El reciente triunfo de la doctora Claudia Sheinbaum como presidenta de México aviva un antiguo debate lingüístico: ¿es correcto decir “presidenta” o debería mantenerse la forma “presidente” incluso al referirse a una mujer? Esta pregunta genera discusiones en diversos sectores de la sociedad, especialmente entre quienes consideran que el uso de la “a” es un error gramatical, y aquellos que abogan por un lenguaje que refleje la realidad de género.
Sheinbaum, al recibir la constancia de mayoría por parte del Tribunal Electoral, declaró con firmeza: “¡Las mujeres podemos ser Presidentas! Y con ello, hago una respetuosa invitación a que nombremos Presidenta con ‘A’”. Estas palabras no solo celebran su logro histórico, sino que también buscan desafiar y transformar las normas lingüísticas que históricamente dominan por un enfoque masculino.
El término tiene una historia más larga de lo que muchos suponen. Según la Real Academia Española (RAE), la palabra está documentada en el idioma desde el siglo XV. El testimonio más antiguo registrado se encuentra en una traducción al castellano del Libro de las mujeres de Francesc Eiximenis, publicado alrededor de 1448. Y se usaba el término para referirse a una mujer que presidía una comunidad.
Sin embargo, durante siglos, se utilizó principalmente para denotar a la esposa de un presidente, en lugar de a una mujer que ocupaba el cargo por sí misma. No fue sino hasta finales del siglo XX y principios del XXI cuando el término comenzó a adquirir un nuevo significado, impulsado por hablantes que querían expresar claramente que había mujeres en posiciones de liderazgo.
El debate sobre el uso de no es nuevo. En 1787, Tomás de Iriarte ya respondía a críticas sobre este y otros términos terminados en -nte, defendiendo la formación del femenino en -a. Este cambio, argumentaba, era coherente con la naturaleza del idioma español, que ya aceptaba formas como regenta, asistenta e intendenta.
Pese a que la RAE ha reconocido desde hace mucho tiempo la validez de “presidenta”, la controversia persiste, sobre todo en el ámbito público y político. En 2019, en Argentina, Cristina Fernández de Kirchner, pidió ser llamada “presidenta”, a lo que algunos se negaron, prefiriendo usar “presidente”. La RAE respondió en Twitter que, al referirse a una mujer, la opción más adecuada era “presidenta”, un término documentado desde el siglo XV.
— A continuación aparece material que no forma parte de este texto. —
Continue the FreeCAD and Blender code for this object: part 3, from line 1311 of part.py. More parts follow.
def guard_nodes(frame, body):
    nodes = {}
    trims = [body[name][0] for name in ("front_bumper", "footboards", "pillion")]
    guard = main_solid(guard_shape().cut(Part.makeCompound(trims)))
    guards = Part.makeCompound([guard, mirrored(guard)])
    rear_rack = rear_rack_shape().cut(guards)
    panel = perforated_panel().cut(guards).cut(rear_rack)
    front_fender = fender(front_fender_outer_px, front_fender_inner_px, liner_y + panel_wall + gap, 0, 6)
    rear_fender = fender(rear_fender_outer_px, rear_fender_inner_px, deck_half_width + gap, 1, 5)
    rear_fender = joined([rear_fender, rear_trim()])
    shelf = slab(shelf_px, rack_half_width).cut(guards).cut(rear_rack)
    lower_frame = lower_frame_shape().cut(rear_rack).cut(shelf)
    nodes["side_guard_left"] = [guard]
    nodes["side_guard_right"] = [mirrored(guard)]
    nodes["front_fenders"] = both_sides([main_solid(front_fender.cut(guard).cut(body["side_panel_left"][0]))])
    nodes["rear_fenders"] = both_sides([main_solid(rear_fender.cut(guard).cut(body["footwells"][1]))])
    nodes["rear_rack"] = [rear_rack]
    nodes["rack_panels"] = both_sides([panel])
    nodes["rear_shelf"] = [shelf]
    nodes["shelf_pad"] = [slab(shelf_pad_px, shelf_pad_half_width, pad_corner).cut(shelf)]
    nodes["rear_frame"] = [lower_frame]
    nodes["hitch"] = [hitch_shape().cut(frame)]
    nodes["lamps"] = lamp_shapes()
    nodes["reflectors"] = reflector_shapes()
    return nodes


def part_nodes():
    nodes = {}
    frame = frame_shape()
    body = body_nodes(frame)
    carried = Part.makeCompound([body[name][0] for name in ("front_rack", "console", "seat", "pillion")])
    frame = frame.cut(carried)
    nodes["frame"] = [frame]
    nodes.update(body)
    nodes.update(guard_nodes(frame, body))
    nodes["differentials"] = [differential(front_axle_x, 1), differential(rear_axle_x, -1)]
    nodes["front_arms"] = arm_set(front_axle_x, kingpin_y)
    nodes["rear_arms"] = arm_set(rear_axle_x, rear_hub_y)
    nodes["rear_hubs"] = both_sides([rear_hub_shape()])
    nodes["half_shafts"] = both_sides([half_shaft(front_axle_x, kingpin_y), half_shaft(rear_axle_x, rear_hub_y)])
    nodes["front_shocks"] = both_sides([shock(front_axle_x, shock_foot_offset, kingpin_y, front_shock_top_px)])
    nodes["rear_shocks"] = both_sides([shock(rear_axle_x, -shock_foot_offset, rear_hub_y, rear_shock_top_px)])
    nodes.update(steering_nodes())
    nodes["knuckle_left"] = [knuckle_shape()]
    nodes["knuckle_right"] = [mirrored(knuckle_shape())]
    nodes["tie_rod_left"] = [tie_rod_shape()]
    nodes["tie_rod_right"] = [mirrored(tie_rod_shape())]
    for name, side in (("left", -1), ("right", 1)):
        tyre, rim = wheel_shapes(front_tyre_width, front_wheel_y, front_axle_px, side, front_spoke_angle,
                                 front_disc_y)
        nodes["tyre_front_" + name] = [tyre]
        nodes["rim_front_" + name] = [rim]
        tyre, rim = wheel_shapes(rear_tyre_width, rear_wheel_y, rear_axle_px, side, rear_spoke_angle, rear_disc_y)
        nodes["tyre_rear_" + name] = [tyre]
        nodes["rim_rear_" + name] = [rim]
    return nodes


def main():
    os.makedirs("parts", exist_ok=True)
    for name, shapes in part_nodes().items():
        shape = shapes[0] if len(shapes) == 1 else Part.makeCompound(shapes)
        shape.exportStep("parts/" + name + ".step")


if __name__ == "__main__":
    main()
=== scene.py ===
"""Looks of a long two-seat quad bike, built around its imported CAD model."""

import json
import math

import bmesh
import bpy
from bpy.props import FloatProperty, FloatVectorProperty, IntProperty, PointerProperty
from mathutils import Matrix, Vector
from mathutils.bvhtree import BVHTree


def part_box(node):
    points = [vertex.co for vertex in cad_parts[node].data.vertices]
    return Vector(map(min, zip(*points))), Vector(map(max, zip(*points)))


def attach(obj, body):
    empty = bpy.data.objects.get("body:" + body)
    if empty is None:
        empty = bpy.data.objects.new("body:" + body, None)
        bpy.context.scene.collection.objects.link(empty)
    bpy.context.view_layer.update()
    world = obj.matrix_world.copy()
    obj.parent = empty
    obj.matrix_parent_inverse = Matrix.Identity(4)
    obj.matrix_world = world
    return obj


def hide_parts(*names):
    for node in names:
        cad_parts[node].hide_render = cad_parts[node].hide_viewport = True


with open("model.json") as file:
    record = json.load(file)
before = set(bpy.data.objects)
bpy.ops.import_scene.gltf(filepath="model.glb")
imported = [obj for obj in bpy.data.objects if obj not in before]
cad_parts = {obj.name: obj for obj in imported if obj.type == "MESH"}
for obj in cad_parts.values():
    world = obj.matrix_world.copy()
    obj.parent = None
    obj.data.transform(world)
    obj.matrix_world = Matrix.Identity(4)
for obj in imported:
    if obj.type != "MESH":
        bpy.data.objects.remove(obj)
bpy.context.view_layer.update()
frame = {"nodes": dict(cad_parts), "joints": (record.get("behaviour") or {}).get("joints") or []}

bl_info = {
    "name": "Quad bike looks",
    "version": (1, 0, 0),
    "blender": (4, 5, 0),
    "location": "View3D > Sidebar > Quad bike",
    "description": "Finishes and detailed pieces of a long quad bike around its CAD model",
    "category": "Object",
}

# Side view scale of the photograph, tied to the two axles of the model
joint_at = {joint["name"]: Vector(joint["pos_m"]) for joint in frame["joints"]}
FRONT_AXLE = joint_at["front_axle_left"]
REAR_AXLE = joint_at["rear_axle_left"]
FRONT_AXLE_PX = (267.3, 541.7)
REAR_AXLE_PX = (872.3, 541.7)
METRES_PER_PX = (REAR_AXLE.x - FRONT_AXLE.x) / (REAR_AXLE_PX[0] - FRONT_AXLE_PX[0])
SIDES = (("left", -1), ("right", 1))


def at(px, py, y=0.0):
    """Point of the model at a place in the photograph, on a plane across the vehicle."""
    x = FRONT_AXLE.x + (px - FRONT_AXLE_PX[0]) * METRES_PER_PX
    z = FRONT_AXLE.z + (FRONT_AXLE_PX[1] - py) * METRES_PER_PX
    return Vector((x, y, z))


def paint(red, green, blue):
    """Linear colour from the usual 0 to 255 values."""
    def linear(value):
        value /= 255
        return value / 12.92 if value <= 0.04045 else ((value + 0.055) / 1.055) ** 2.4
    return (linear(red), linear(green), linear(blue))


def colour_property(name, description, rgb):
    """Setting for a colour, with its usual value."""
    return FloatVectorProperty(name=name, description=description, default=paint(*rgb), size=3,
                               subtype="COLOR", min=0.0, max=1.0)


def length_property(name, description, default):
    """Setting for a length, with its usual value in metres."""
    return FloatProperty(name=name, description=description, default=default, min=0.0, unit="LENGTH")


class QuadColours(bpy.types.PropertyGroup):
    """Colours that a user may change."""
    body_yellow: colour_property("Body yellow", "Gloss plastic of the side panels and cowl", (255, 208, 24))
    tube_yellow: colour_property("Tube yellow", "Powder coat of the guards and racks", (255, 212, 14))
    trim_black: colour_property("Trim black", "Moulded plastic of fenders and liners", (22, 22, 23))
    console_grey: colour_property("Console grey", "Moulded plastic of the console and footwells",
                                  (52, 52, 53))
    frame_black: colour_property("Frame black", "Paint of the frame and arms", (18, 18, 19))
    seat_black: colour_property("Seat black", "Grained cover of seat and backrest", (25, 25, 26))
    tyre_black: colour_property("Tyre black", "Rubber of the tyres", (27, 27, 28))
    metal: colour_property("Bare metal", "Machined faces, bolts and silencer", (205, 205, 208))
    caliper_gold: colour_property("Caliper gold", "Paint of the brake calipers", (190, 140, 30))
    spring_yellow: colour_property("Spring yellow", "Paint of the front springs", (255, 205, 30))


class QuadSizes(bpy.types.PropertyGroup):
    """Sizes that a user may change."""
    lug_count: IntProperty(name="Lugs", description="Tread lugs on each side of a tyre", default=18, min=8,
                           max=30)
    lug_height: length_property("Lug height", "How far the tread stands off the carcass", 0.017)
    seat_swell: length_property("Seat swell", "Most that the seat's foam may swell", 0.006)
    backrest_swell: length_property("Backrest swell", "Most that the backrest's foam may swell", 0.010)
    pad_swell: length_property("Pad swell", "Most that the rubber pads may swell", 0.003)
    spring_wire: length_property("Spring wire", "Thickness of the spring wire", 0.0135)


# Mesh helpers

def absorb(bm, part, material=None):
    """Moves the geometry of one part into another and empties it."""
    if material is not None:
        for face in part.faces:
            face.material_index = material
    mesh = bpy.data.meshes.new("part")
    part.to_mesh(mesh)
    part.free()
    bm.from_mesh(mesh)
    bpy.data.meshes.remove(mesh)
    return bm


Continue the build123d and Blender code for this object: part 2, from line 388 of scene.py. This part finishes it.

A nivel lingüístico, el debate se centra en si es correcto o necesario formar el femenino en sustantivos terminados en -nte. Mientras algunos argumentan que el cambio es incoherente y que términos como “presidente” no deberían variar, otros defienden la adaptación al género, subrayando que es tan válido como otras formas femeninas en -a, como gerenta, clienta o asistenta.
Este debate va más allá de la gramática; toca temas de identidad, visibilidad y poder. El uso de “presidenta” no solo reconoce a las mujeres en cargos de liderazgo, sino que también desafía las estructuras tradicionales de la lengua y de la sociedad, que durante mucho tiempo han invisibilizado a las mujeres.
En México, la declaración de Claudia Sheinbaum marca un hecho histórico no solo en la política, sino también en la lucha por un lenguaje inclusivo y representativo. Al insistir en ser llamada “presidenta”, Sheinbaum no sólo afirma su posición, sino que también invita a la sociedad a reconsiderar y adaptar el lenguaje para reflejar una realidad en la que las mujeres.
Este debate, que resuena en todo el mundo hispanohablante, es un reflejo de los cambios sociales y culturales en marcha. La lengua, como un ente vivo, se adapta y evoluciona con su tiempo. La controversia en torno a cómo llamar a la Jefa del Poder Ejecutivo de México es un claro ejemplo de cómo el lenguaje puede ser tanto un campo de batalla como un instrumento de cambio en la lucha por la igualdad de género.